▸ Task statement:
Copy out every line exactly as given.

[Begin Supplied data]

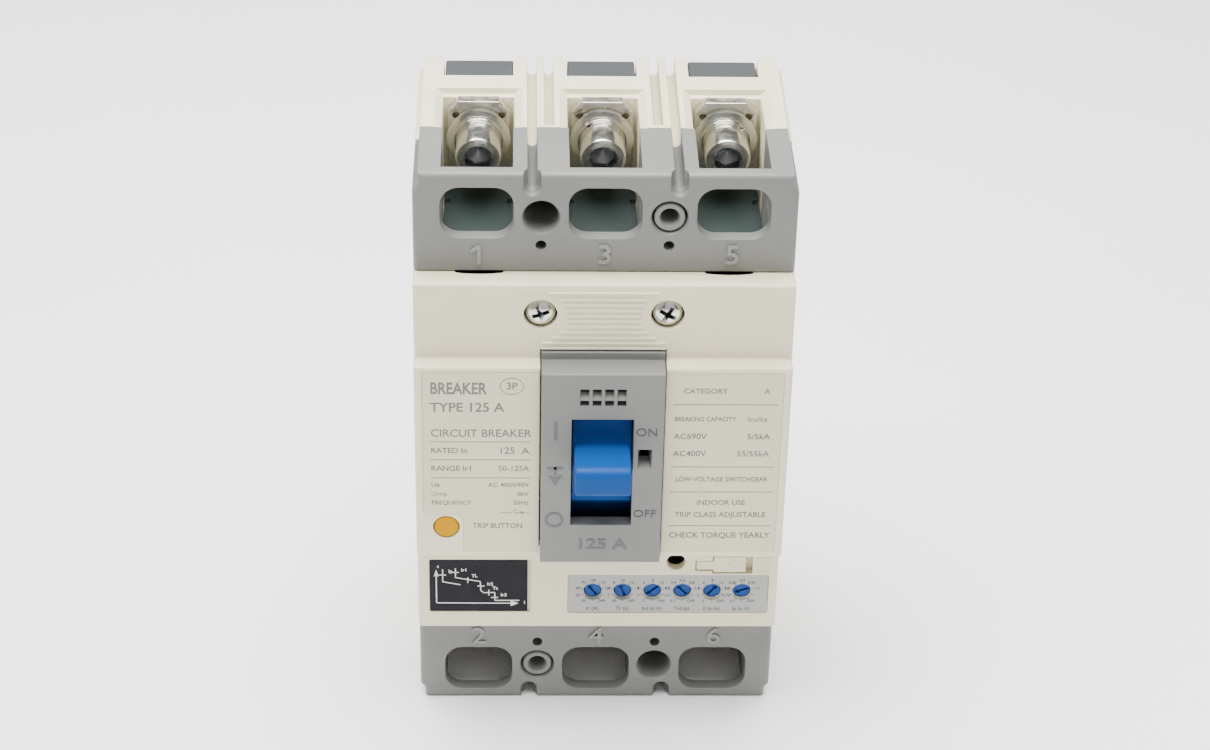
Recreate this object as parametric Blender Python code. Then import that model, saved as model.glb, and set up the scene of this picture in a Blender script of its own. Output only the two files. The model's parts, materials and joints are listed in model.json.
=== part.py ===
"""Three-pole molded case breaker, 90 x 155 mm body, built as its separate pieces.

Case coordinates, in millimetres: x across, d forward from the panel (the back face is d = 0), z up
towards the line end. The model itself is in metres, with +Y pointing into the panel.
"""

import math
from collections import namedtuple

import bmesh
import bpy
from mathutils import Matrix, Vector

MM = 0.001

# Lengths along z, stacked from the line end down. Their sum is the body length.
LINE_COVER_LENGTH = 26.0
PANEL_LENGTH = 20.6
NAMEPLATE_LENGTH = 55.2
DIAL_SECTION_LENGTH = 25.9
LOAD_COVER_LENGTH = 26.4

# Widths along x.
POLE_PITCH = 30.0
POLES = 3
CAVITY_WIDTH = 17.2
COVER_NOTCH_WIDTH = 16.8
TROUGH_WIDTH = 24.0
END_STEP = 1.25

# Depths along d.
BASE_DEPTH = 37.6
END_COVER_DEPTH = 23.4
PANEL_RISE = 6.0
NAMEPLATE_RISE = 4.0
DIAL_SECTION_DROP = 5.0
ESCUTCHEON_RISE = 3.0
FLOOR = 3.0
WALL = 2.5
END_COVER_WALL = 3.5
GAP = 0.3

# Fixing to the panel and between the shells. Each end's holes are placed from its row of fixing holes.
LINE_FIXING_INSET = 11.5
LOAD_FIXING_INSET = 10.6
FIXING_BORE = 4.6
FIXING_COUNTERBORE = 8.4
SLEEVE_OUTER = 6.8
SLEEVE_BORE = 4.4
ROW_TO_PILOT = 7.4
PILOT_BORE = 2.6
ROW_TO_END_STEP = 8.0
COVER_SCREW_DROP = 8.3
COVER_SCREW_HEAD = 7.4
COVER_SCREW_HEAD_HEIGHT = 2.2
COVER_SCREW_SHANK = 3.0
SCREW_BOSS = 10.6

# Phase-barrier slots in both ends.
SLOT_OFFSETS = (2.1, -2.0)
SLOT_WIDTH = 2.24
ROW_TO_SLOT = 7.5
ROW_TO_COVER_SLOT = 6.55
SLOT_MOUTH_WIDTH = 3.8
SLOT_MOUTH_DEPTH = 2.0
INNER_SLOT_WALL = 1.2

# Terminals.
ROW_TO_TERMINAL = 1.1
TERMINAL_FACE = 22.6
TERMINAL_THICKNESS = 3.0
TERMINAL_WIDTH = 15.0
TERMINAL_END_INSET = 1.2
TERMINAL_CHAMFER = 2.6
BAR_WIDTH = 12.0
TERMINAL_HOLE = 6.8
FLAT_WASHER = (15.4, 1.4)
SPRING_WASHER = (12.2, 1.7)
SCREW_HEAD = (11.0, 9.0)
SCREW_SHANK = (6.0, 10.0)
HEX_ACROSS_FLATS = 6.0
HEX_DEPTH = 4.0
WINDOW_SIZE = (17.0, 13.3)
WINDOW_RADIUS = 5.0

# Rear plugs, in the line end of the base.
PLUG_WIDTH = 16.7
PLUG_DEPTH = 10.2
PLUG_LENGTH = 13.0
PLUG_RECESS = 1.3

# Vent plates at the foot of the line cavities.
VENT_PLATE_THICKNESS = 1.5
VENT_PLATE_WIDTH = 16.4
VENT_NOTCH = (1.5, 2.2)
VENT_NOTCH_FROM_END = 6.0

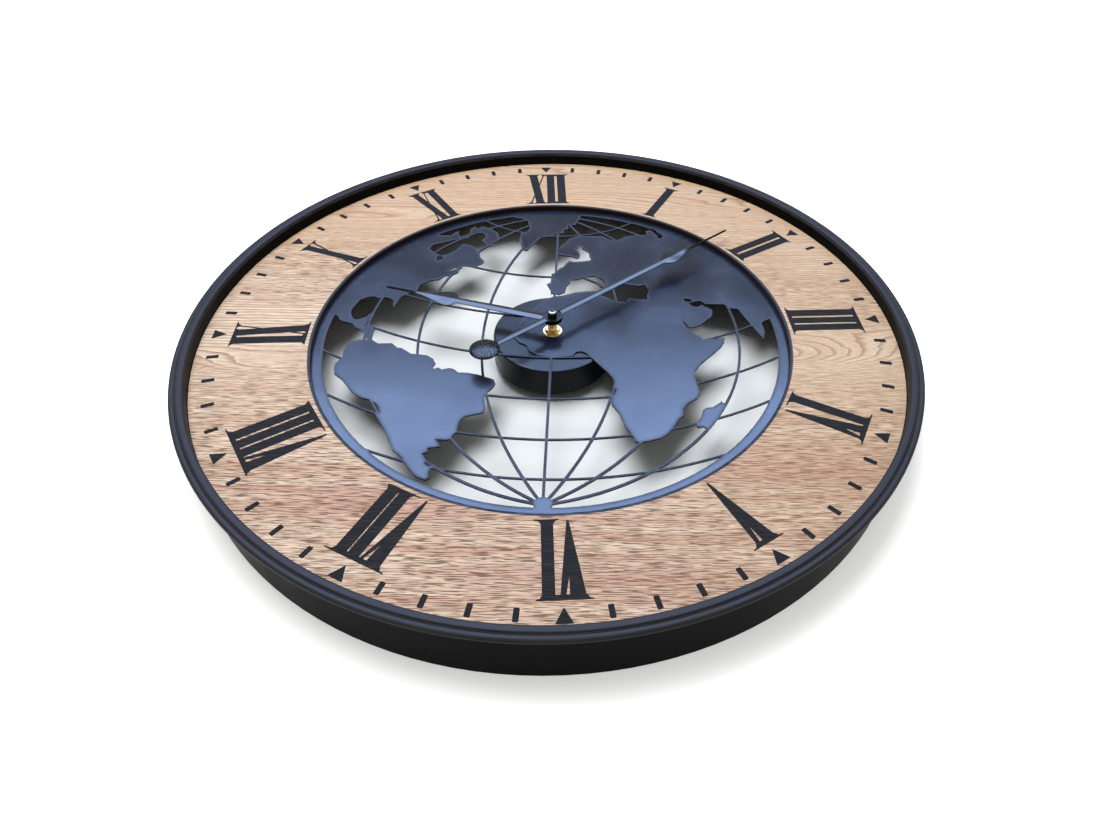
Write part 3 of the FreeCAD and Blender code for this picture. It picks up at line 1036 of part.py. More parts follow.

[End Supplied data]

▸ Exercise solution:
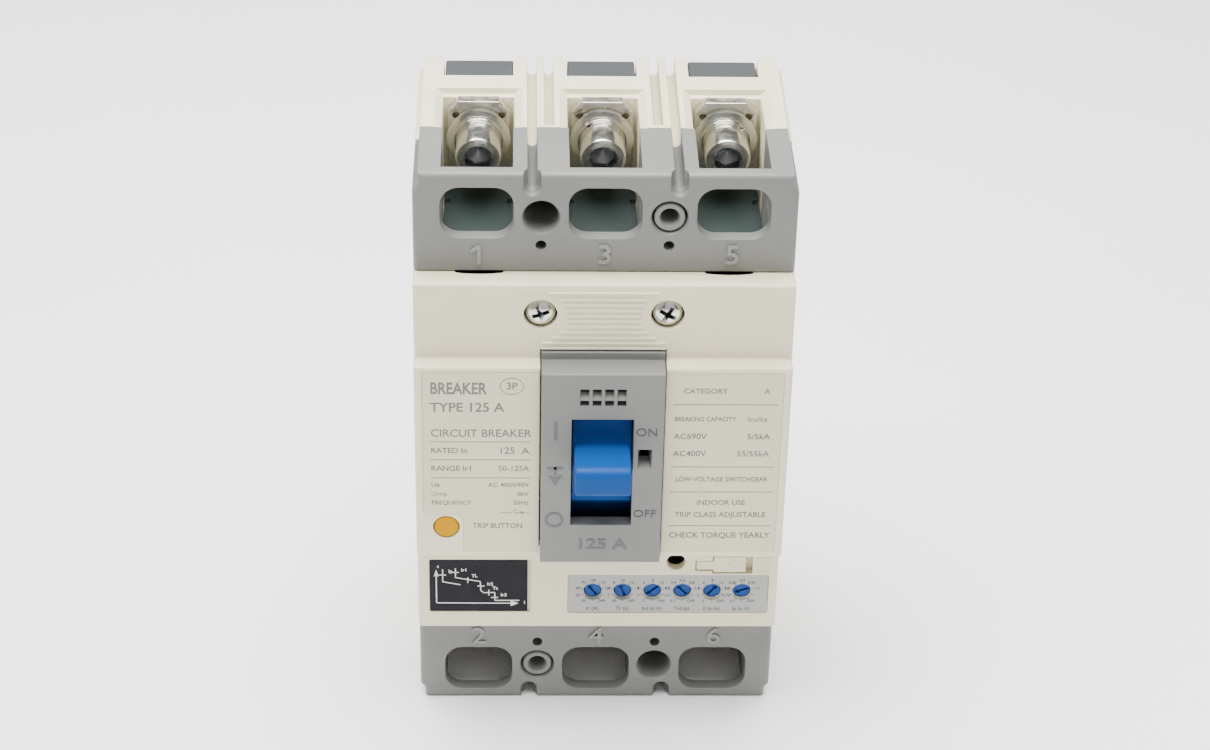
Recreate this object as parametric Blender Python code. Then import that model, saved as model.glb, and set up the scene of this picture in a Blender script of its own. Output only the two files. The model's parts, materials and joints are listed in model.json.
=== part.py ===
"""Three-pole molded case breaker, 90 x 155 mm body, built as its separate pieces.

Case coordinates, in millimetres: x across, d forward from the panel (the back face is d = 0), z up
towards the line end. The model itself is in metres, with +Y pointing into the panel.
"""

import math
from collections import namedtuple

import bmesh
import bpy
from mathutils import Matrix, Vector

MM = 0.001

# Lengths along z, stacked from the line end down. Their sum is the body length.
LINE_COVER_LENGTH = 26.0
PANEL_LENGTH = 20.6
NAMEPLATE_LENGTH = 55.2
DIAL_SECTION_LENGTH = 25.9
LOAD_COVER_LENGTH = 26.4

# Widths along x.
POLE_PITCH = 30.0
POLES = 3
CAVITY_WIDTH = 17.2
COVER_NOTCH_WIDTH = 16.8
TROUGH_WIDTH = 24.0
END_STEP = 1.25

# Depths along d.
BASE_DEPTH = 37.6
END_COVER_DEPTH = 23.4
PANEL_RISE = 6.0
NAMEPLATE_RISE = 4.0
DIAL_SECTION_DROP = 5.0
ESCUTCHEON_RISE = 3.0
FLOOR = 3.0
WALL = 2.5
END_COVER_WALL = 3.5
GAP = 0.3

# Fixing to the panel and between the shells. Each end's holes are placed from its row of fixing holes.
LINE_FIXING_INSET = 11.5
LOAD_FIXING_INSET = 10.6
FIXING_BORE = 4.6
FIXING_COUNTERBORE = 8.4
SLEEVE_OUTER = 6.8
SLEEVE_BORE = 4.4
ROW_TO_PILOT = 7.4
PILOT_BORE = 2.6
ROW_TO_END_STEP = 8.0
COVER_SCREW_DROP = 8.3
COVER_SCREW_HEAD = 7.4
COVER_SCREW_HEAD_HEIGHT = 2.2
COVER_SCREW_SHANK = 3.0
SCREW_BOSS = 10.6

# Phase-barrier slots in both ends.
SLOT_OFFSETS = (2.1, -2.0)
SLOT_WIDTH = 2.24
ROW_TO_SLOT = 7.5
ROW_TO_COVER_SLOT = 6.55
SLOT_MOUTH_WIDTH = 3.8
SLOT_MOUTH_DEPTH = 2.0
INNER_SLOT_WALL = 1.2

# Terminals.
ROW_TO_TERMINAL = 1.1
TERMINAL_FACE = 22.6
TERMINAL_THICKNESS = 3.0
TERMINAL_WIDTH = 15.0
TERMINAL_END_INSET = 1.2
TERMINAL_CHAMFER = 2.6
BAR_WIDTH = 12.0
TERMINAL_HOLE = 6.8
FLAT_WASHER = (15.4, 1.4)
SPRING_WASHER = (12.2, 1.7)
SCREW_HEAD = (11.0, 9.0)
SCREW_SHANK = (6.0, 10.0)
HEX_ACROSS_FLATS = 6.0
HEX_DEPTH = 4.0
WINDOW_SIZE = (17.0, 13.3)
WINDOW_RADIUS = 5.0

# Rear plugs, in the line end of the base.
PLUG_WIDTH = 16.7
PLUG_DEPTH = 10.2
PLUG_LENGTH = 13.0
PLUG_RECESS = 1.3

# Vent plates at the foot of the line cavities.
VENT_PLATE_THICKNESS = 1.5
VENT_PLATE_WIDTH = 16.4
VENT_NOTCH = (1.5, 2.2)
VENT_NOTCH_FROM_END = 6.0

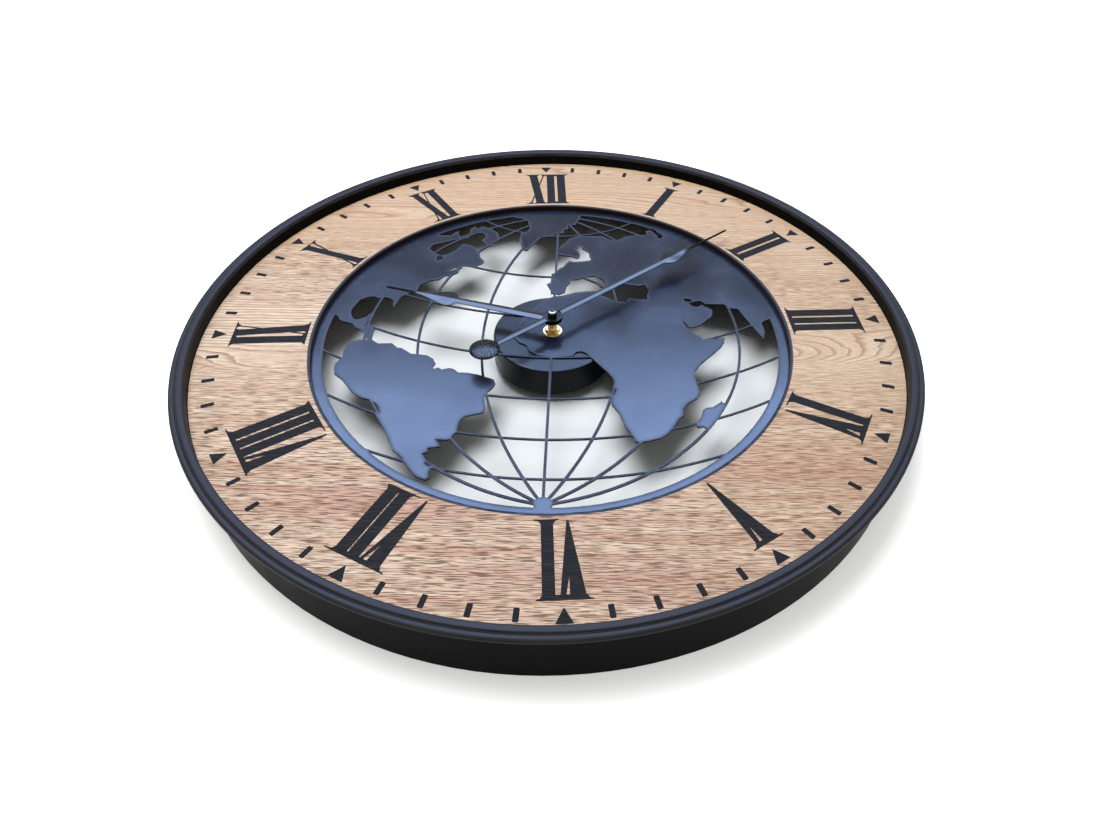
Write part 3 of the FreeCAD and Blender code for this picture. It picks up at line 1036 of part.py. More parts follow.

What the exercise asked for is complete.